Segundo Elisa, o Nudeca atua de forma integrada à rede de proteção, realizando acolhimento inicial e encaminhamento aos órgãos competentes, como o Conselho Tutelar, o Ministério Público e a Polícia Civil.

“Nossa atribuição é acolher a vítima, fazer uma escuta especializada e encaminhar os casos dentro da rede de proteção. A ideia é que esse fluxo funcione de forma a não revitimizar essas crianças e adolescentes, porque cada vez que a vítima relata a violência, revive uma dor profunda”, explica.

Machismo e preconceito estão entre os principais fatores

De acordo com a defensora, o machismo estrutural e o preconceito ainda são fatores centrais para a perpetuação da violência.

“A violência psicológica decorre muitas vezes da homofobia e da falta de entendimento sobre diversidade de gênero. Já a violência sexual tem origem, principalmente, no machismo que ainda marca a nossa sociedade, em que alguns homens acreditam ser donos dos corpos das mulheres e meninas, principalmente na fase inicial da adolescência quando as meninas começam a se desenvolver mais e estão mais vulneráveis”, pontua.

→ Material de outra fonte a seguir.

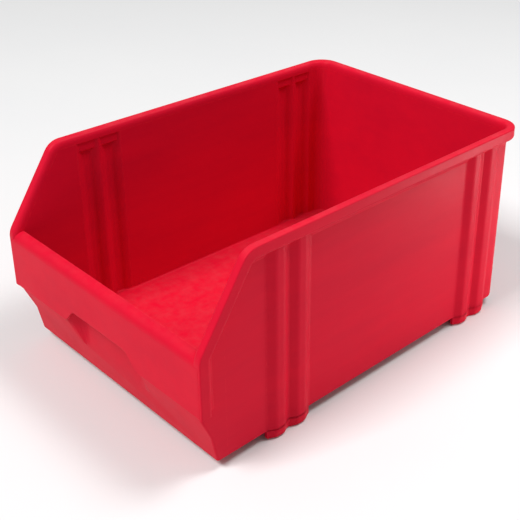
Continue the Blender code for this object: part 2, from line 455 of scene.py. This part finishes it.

Ela reforça que muitos casos de abuso ocorrem dentro do próprio lar, o que dificulta a denúncia e o acompanhamento. “A maioria das ocorrências não tem a anuência da mãe, mas em alguns casos há conivência. É preciso analisar cada situação, mas via de regra, o machismo e a vulnerabilidade social são os principais fatores”, acrescenta.

Rede de proteção e desafios

O Nudeca integra a rede estadual de proteção e participa de projetos com o Tribunal de Contas do Estado, conselhos tutelares e escolas. A defensora explica que a Defensoria Pública tem trabalhado na divulgação do fluxo de atendimento para os municípios e na capacitação de profissionais sobre escuta especializada, prevista na Lei nº 13.431/2017.

“A escola é a principal porta de entrada da rede de proteção. É o lugar onde a criança estabelece vínculo de confiança com o professor. Por isso, temos feito palestras e capacitações para orientar educadores e conselheiros tutelares sobre como agir diante de uma denúncia de violência”, afirma Elisa Maria.

Além disso, o Nudeca e o Ministério Público estão promovendo um curso de capacitação virtual voltado à rede de proteção em todo o estado, para aprimorar o atendimento e reduzir a revitimização das vítimas.

Sinais de alerta e formas de denúncia

Elisa reforça que a comunidade também tem papel essencial na identificação e denúncia de casos de violência.

“A família, a escola e os vizinhos precisam estar atentos. Qualquer pessoa pode denunciar, inclusive de forma anônima, pelo Disque 100 ou pela ouvidoria do Ministério Público. O importante é que a informação chegue à rede de proteção, que fará a apuração e a responsabilização do agressor”, explica.

Segundo ela, a Defensoria Pública também pode ser procurada diretamente. “Muitas vezes, o agressor é alguém próximo. Nesses casos, o anonimato é fundamental para garantir a segurança de quem denuncia”, completa.

Afeto e responsabilidade como pilares da proteção

Para a coordenadora do Nudeca, o Dia das Crianças é uma data que deve ir além da celebração e servir como reflexão coletiva sobre o cuidado e a responsabilidade com a infância.

“Cuidar de uma criança é mais do que garantir direitos, é oferecer afeto, segurança e oportunidade de crescer com dignidade. Proteger a infância é dever de todos, família, escola, comunidade e Estado. Nossa missão é assegurar que nenhuma criança seja invisível, negligenciada ou privada do direito de sonhar”, conclui Elisa Maria Pinto de Souza.